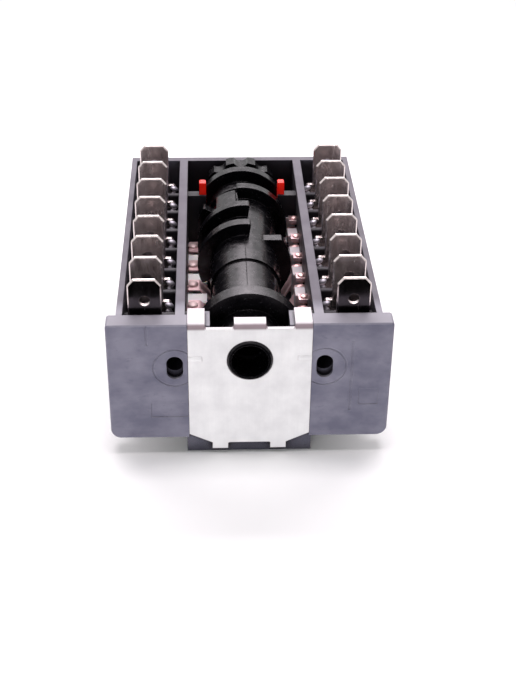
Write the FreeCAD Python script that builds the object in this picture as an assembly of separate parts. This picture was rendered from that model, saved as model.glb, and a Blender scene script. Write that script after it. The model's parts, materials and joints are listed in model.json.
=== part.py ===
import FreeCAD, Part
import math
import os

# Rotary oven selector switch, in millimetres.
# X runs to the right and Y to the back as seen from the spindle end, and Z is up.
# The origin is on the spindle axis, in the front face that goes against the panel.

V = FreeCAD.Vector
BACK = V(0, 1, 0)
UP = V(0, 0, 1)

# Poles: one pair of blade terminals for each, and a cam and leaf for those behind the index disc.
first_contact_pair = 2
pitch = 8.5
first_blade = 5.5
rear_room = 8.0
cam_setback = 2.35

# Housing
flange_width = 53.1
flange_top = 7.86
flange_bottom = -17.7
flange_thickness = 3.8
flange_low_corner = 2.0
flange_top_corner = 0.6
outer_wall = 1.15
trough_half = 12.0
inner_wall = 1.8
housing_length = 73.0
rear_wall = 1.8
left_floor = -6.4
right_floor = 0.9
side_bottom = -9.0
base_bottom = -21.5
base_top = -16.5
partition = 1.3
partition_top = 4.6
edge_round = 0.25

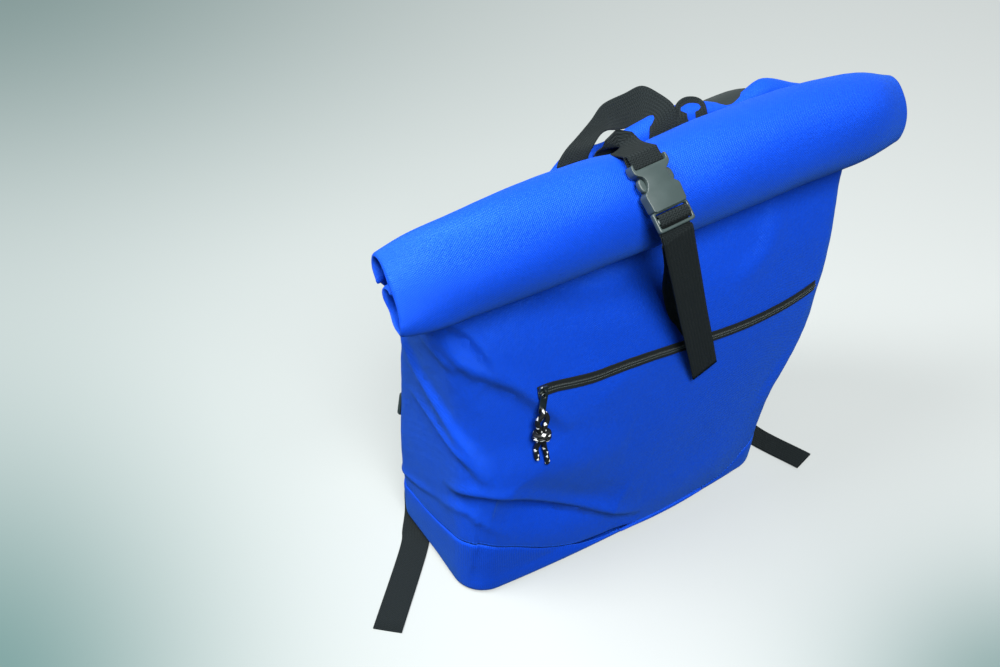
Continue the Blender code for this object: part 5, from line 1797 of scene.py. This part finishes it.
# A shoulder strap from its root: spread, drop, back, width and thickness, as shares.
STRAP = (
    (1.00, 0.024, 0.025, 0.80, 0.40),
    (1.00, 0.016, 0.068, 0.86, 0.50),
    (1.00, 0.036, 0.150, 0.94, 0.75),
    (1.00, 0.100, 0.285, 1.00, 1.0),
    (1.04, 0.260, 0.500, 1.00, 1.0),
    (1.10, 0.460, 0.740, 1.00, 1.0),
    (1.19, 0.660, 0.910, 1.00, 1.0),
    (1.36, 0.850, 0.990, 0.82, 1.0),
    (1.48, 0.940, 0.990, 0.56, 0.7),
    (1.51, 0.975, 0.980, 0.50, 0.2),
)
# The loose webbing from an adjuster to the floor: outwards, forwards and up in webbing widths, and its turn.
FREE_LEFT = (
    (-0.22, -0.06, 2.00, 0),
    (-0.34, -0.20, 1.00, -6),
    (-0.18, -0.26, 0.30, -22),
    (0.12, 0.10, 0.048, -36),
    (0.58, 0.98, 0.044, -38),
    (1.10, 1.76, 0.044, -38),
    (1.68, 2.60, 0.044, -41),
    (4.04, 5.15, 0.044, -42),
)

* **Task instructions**
Transcribe exactly, and only, the lines from the one bearing "Continue the Blender" through the last line of the entries, counting both.

* **Output below**
Continue the Blender code for this object: part 5, from line 1797 of scene.py. This part finishes it.
# A shoulder strap from its root: spread, drop, back, width and thickness, as shares.
STRAP = (
    (1.00, 0.024, 0.025, 0.80, 0.40),
    (1.00, 0.016, 0.068, 0.86, 0.50),
    (1.00, 0.036, 0.150, 0.94, 0.75),
    (1.00, 0.100, 0.285, 1.00, 1.0),
    (1.04, 0.260, 0.500, 1.00, 1.0),
    (1.10, 0.460, 0.740, 1.00, 1.0),
    (1.19, 0.660, 0.910, 1.00, 1.0),
    (1.36, 0.850, 0.990, 0.82, 1.0),
    (1.48, 0.940, 0.990, 0.56, 0.7),
    (1.51, 0.975, 0.980, 0.50, 0.2),
)
# The loose webbing from an adjuster to the floor: outwards, forwards and up in webbing widths, and its turn.
FREE_LEFT = (
    (-0.22, -0.06, 2.00, 0),
    (-0.34, -0.20, 1.00, -6),
    (-0.18, -0.26, 0.30, -22),
    (0.12, 0.10, 0.048, -36),
    (0.58, 0.98, 0.044, -38),
    (1.10, 1.76, 0.044, -38),
    (1.68, 2.60, 0.044, -41),
    (4.04, 5.15, 0.044, -42),
)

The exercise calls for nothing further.